Into the Light and Away From the Dark by Aleatha Romig

4.5/5 and 5/5
This book and sequel are fantastic and hard to describe without giving much away. A woman wakes up, without sight, in a strange place, with no recollection of the stories she's told are the truth. Sounds cliche, but everything is completely insane and unexpected from there on out. It's quite a ride. 


We Should All Be Feminists by Chimamanda Ngozi Adichie
5/5
Something this incredible, impactful, striking, simple and true should be read by everyone in the world. If this was global required reading I guarantee we would live in a better world. 
I was just discussing so many of these topics yesterday, and last week, and last year. Adichie amazingly describes exactly what I often think or talk about, and the things I know thousands of other women think and experience every day. 
This put a tear in my eye and resonated so deeply. Amazing. And worth the thirty minutes or an hour or two of reading for anyone.


We Have Always Lived In the Castle by Shirley Jackson

4/5 [audiobook]
I didn't love the narrator for the audiobook, but that didn't impact my enjoyment of the story itself. This wasn't as good as the other Shirley Jackson books/stories I've read, but it was still really great. Merricat is an awesome and bizarre voice for the story, the plot is engaging, and the ending is unexpected. It's not scary or horrific, but it's very dark and macabre. 






The Wendy Project by Melissa Jane Osborne

4/5
This graphic novel has some of the most beautiful illustrations I've seen. The story is a sweet and emotional take on the classic tale of Peter Pan. It could have been much longer, in my opinion. Anyone who likes reading graphic novels and likes Peter Pan will love this new release. 

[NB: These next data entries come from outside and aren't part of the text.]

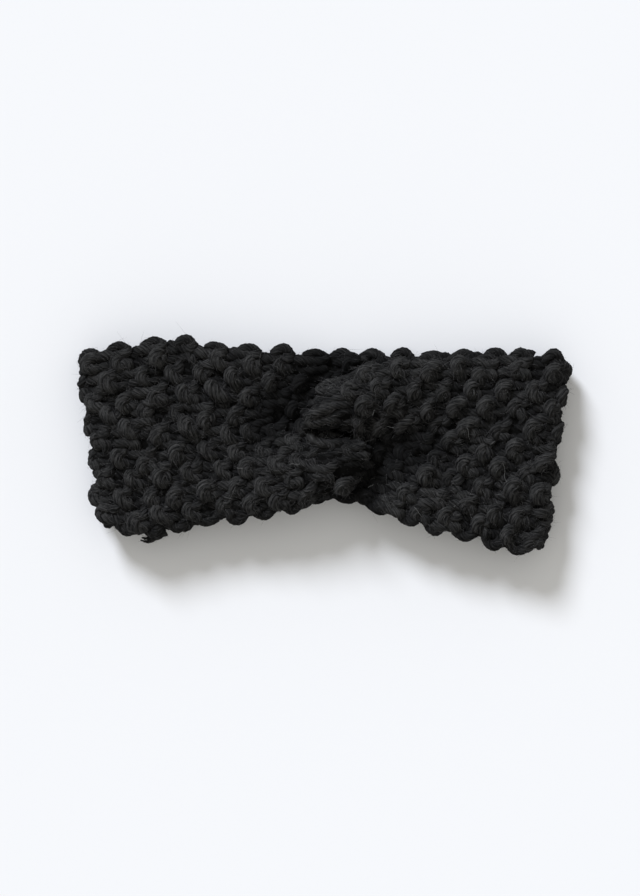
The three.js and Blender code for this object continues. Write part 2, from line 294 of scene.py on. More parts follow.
@dataclass
class StripShape:
    """The middle of the knit as a surface: a length along the strip and a share of its half width.

    swing deepens the rise and fall of the twist. dives, dive_floor and creep shape the two tucked ends of the
    strip.
    """

    front_height: float = 2.22 * FABRIC
    back_height: float = FABRIC / 2
    swing: float = 1.25
    dives: tuple[float, ...] = (0.004, 0.01)
    dive_floor: float = 0.0125
    creep: float = 0.0015
    knots: Array = field(init=False)
    net: Array = field(init=False)
    slopes: Array = field(init=False)
    thick: Array = field(init=False)

    def __post_init__(self) -> None:
        """Gathers the sections in order along the strip."""
        left = [self.swung(row) for row in LEFT_TWIST]
        right = [self.swung(row) for row in RIGHT_TWIST]
        sections = self.tuck(left[0], left[1])[::-1] + left
        sections += [row.points(self.front_height) for row in FRONT_LEFT]
        sections += LEFT_FOLD.sections(self.front_height, self.back_height)
        sections += [row.points(self.back_height) for row in BACK]
        sections += RIGHT_FOLD.sections(self.front_height, self.back_height)
        sections += [row.points(self.front_height) for row in FRONT_RIGHT]
        sections += right + self.tuck(right[-1], right[-2])
        self.net = np.array(sections)
        past = len(self.dives)
        flat = len(sections) - len(left) - len(right) - 2 * past
        self.thick = np.array([LEFT_TWIST[0].thick] * past + [row.thick for row in LEFT_TWIST] + [1.0] * flat
                              + [row.thick for row in RIGHT_TWIST] + [RIGHT_TWIST[-1].thick] * past) * FABRIC
        steps = np.linalg.norm(np.diff(self.net, axis=0), axis=2).mean(axis=1)
        self.knots = np.concatenate([[0.0], np.cumsum(steps)])
        self.slopes = monotone_slopes(self.knots, self.net)

    def swung(self, row: TwistRow) -> Array:
        """Draws the rise and fall of a section deeper, as loose yarn settles.

        Args:
            row: A section through the twist.

        Returns:
            Its eight points in metres.
        """
        points = row.points()
        points[:, 2] = self.front_height + (points[:, 2] - self.front_height) * self.swing
        return points

    def tuck(self, end: Array, before: Array) -> list[Array]:
        """Sections past an end of the strip, which dives into the twist there.

        Args:
            end: The last section of the strip.
            before: The section next to it.

        Returns:
            The sections in order from the end.
        """
        ahead = end - before
        ahead /= np.linalg.norm(ahead, axis=1)[:, None]
        sections = []
        for count, dive in enumerate(self.dives, 1):
            section = end + ahead * self.creep * count
            section[:, 2] = np.maximum(end[:, 2] - dive, np.minimum(end[:, 2], self.dive_floor))
            sections.append(section)
        return sections

    @property
    def length(self) -> float:
        """Length of the whole strip."""
        return float(self.knots[-1])

    def thickness(self, length: Array) -> Array:
        """Thickness of the knit at lengths along the strip."""
        return cubic_at(self.knots, self.thick, monotone_slopes(self.knots, self.thick), length)

    def point(self, length: Array, width: Array) -> Array:
        """Points of the middle of the knit.

        Args:
            length: Lengths along the strip.
            width: Shares of the half width, 1 at the top edge. Past an edge the surface goes on straight.

        Returns:
            One point per pair.
        """
        ring = cubic_at(self.knots, self.net, self.slopes, length)
        places = -LINES
        widths = np.diff(places)
        rises = np.diff(ring, axis=1) / widths[None, :, None]
        slopes = np.empty_like(ring)
        before = widths[:-1][None, :, None]
        after = widths[1:][None, :, None]
        slopes[:, 1:-1] = (rises[:, :-1] * after + rises[:, 1:] * before) / (before + after)
        slopes[:, 0] = rises[:, 0]
        slopes[:, -1] = rises[:, -1]
        held = np.clip(width, -1, 1)
        span = np.clip(np.searchsorted(places, -held, side="right") - 1, 0, len(places) - 2)
        each = np.arange(len(length))
        share = ((-held - places[span]) / widths[span])[:, None]
        inside = cubic(share, widths[span][:, None], (ring[each, span], ring[each, span + 1]),
                       (slopes[each, span], slopes[each, span + 1]))
        beyond = (held - width)[:, None]
        outward = np.where(width[:, None] > 0, slopes[:, 0], slopes[:, -1])
        return inside + beyond * outward

    def outward(self, length: Array, width: Array) -> Array:
        """Directions through the knit, out of the loop's hollow.

        Args:
            length: Lengths along the strip.
            width: Shares of the half width.

        Returns:
            One unit vector per pair.
        """
        reach = 0.0012
        lean = 0.02
        held = np.clip(width, -1 + lean, 1 - lean)
        along = (self.point(np.clip(length + reach, 0, self.length), held)
                 - self.point(np.clip(length - reach, 0, self.length), held))
        across = self.point(length, held + lean) - self.point(length, held - lean)
        normal = np.cross(across, along)
        return normal / np.linalg.norm(normal, axis=1)[:, None]


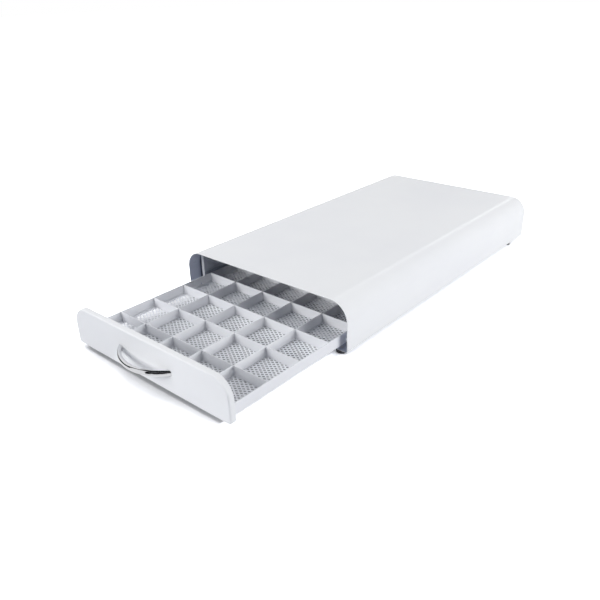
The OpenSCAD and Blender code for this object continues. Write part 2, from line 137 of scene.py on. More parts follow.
white_coat = powder_coat("white_powder_coat", "edeeee", "eaebec", roughness=0.38)
# Inside, the case's coat has painted shade.
case_coat = powder_coat("case_powder_coat", "edeeee", "eaebec", roughness=0.28, painted_shade=paint_case_shade)
paint_nodes(case_coat, "outer_case")
paint_nodes(white_coat, "back_panel")


# The liners, the header and the hold-down rails are plain bent sheets welded
# inside the case. They have the same coat, with painted shade behind the
# liners' flanges, where its colour turns greyer.
def paint_flange_shade(tree, where, colour):
    liner_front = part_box("left_liner")[0].y
    behind = how_deep(tree, where, liner_front + 0.8 * MM, liner_front + 1.6 * MM)
    # Painted shade: the colour turns to cdd1da behind the flanges.
    painted_shade = add(tree, "ShaderNodeMixRGB", {"Fac": behind, "Color1": colour, "Color2": linear("cdd1da")})
    return painted_shade.outputs["Color"]


inner_coat = powder_coat("inner_powder_coat", "eeeff2", "ebecef", roughness=0.45, painted_shade=paint_flange_shade)
paint_nodes(inner_coat, "left_liner", "right_liner", "front_header",
            "left_hold_down_rail", "right_hold_down_rail")


# The tie bars, the bracket and the bars under the floor are strips of
# zinc-plated steel: pale blue-grey, with a faint grain.
def zinc_plate(name):
    material, tree, where = start_material(name)
    # The plating's crystals show as patches of 2 mm or so.
    crystals = add(tree, "ShaderNodeTexVoronoi", {"Vector": where, "Scale": 450.0})
    shade = add(tree, "ShaderNodeValToRGB", {"Fac": crystals.outputs["Color"]})
    shade.color_ramp.elements[0].color = linear("b4b8bc")
    shade.color_ramp.elements[1].color = linear("c9ccce")
    dull = add(tree, "ShaderNodeMapRange", {
        "Value": crystals.outputs["Distance"], "To Min": 0.32, "To Max": 0.48})
    shader = add(tree, "ShaderNodeBsdfPrincipled", {
        "Base Color": shade.outputs["Color"], "Metallic": 1.0, "Roughness": dull.outputs["Result"]})
    add(tree, "ShaderNodeOutputMaterial", {"Surface": shader.outputs["BSDF"]})
    return material


zinc = zinc_plate("zinc_plated_steel")
paint_nodes(zinc, "front_tie_bar", "rear_tie_bar", "panel_bracket", "front_floor_bar", "rear_floor_bar")


# The glide pads and guide blocks are cut from natural nylon strip: milky,
# waxy to the touch and a little see-through at their edges.
def natural_nylon(name):
    material, tree, where = start_material(name)
    # Milky patches are about 6 mm across, and the scuffs on them 0.02 mm deep.
    cloud = add(tree, "ShaderNodeTexNoise", {"Vector": where, "Scale": 160.0, "Detail": 4.0})
    shade = add(tree, "ShaderNodeValToRGB", {"Fac": cloud.outputs["Fac"]})
    shade.color_ramp.elements[0].color = linear("dcdad2")
    shade.color_ramp.elements[1].color = linear("e8e6de")
    scuff = add(tree, "ShaderNodeBump", {
        "Height": cloud.outputs["Fac"], "Distance": 0.05 * MM, "Strength": 0.4})
    shader = add(tree, "ShaderNodeBsdfPrincipled", {
        "Base Color": shade.outputs["Color"], "Roughness": 0.5, "IOR": 1.53,
        "Subsurface Weight": 0.15, "Subsurface Scale": 2 * MM, "Normal": scuff.outputs["Normal"]})
    add(tree, "ShaderNodeOutputMaterial", {"Surface": shader.outputs["BSDF"]})
    return material


nylon = natural_nylon("natural_nylon")
paint_nodes(nylon, "left_glide_pad", "right_glide_pad", "left_guide_block", "right_guide_block")


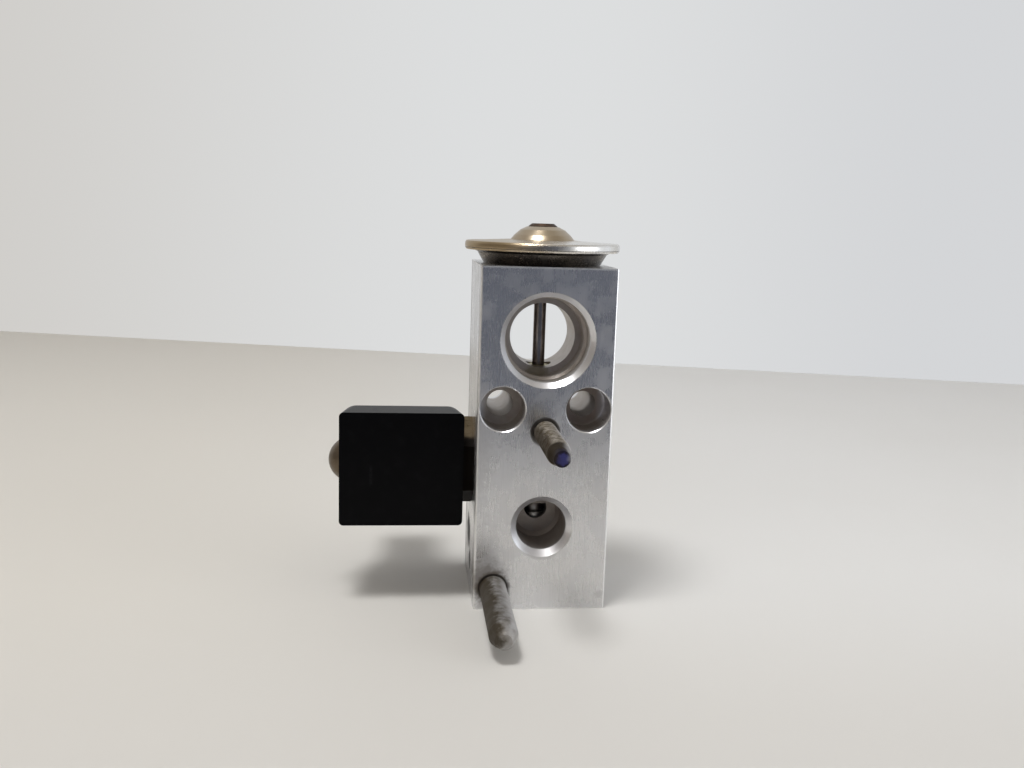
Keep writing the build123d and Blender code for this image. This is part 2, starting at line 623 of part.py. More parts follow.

Shrill: Notes from a Loud Woman by Lindy West
4.75/5
An amazing take on the feminist essays/memoirs I've been loving so much lately. Lindy's perspective as a fat woman, as a comedian, as a feminist, is so bold, hilarious and raw. I couldn't put this down, I never wanted it to end. I would read probably anything she ever wrote down, grocery lists and diary entries included. Her voice is amazing. She also doesn't give a shit about anything, which is fantastic.




Tell Me How It Ends by Valeria Luiselli

4.5/5
I haven't read anything quite like this, or anything on this topic. And I have no idea why! This is so important; anyone with a political opinion or thoughts on social issues should read this tiny book about immigration and children.  An amazing and important book. This taught me so many things, and reinforced the beliefs I already had with more facts and more real stories.